I heard a bit of this when it was Radio 4's book of the week and read a few reviews, so thought it was worth a shot. It is based around a young woman in 1686 Amsterdam who finds herself married to a man who apparently has no interest in her and whose sister is, shall we say, odd in the extreme. Nella finds herself drawn further and further into the secrets of the people with whom she finds herself living, not least through the activities of a miniaturist whom she contracts to make items to fill the elaborate dollhouse that her husband buys her as a weirdly inappropriate wedding gift. Cue things going 'orribly wrong.

I enjoyed reading this book but I'm not entirely sure I found the experience terribly satisfying. It's written with precision, and there are some lovely images and moments, but I did occasionally think 'well, this is trying just a bit too hard, isn't it?' It's exploring some significant social issues of the historical period, but does so in a way that feels... a bit modern? A bit too nineteenth century in its historical placement in combination with the period Dutch setting? I don't know. I think part of the problem too is that the conceit of the miniaturist is a brilliant one with lots of potential, but never quite feels as if it's sufficiently developed. The thread gets followed through but I wanted more out of it. I'm finding it a bit hard to articulate quite why, but yes. The book was an enjoyable read, but I find myself oddly disappointed at the end of it.
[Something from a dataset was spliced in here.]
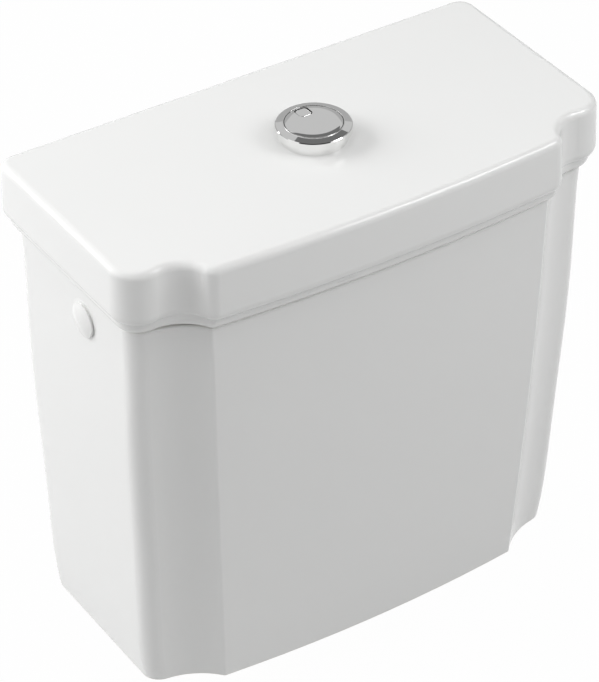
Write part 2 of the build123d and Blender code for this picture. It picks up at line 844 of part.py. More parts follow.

Kushiel's Chosen - Jacqueline Carey

Second of the Kushiel series because a bit of smut plus political intrigue is actually surprisingly good reading material. And there's a lot of political intrigue in this. We also get to see a lot more of the world in which the series is set than we did in the first book - there's plenty of travelling around, some good stuff in their equivalent of Venice (Venice!), an equivalent of a Greek blood-cleansing cult (classical reception!) that's drawn fairly heavily in some ways from Mary Renault (but I'll forgive that, it's a good place to draw on), and pirates. Yay for pirates. I am going to read the third book because I want to know how this finishes, and while Carey may occasionally offer terribly stilted bits of writing, it's all sufficiently gung-ho and rip-roaring that I don't really mind. It's comparatively demanding/sophisticated light fiction in an alternative history universe, and if there's the occasional line which sounds incredibly hackneyed, it makes me laugh rather than growl.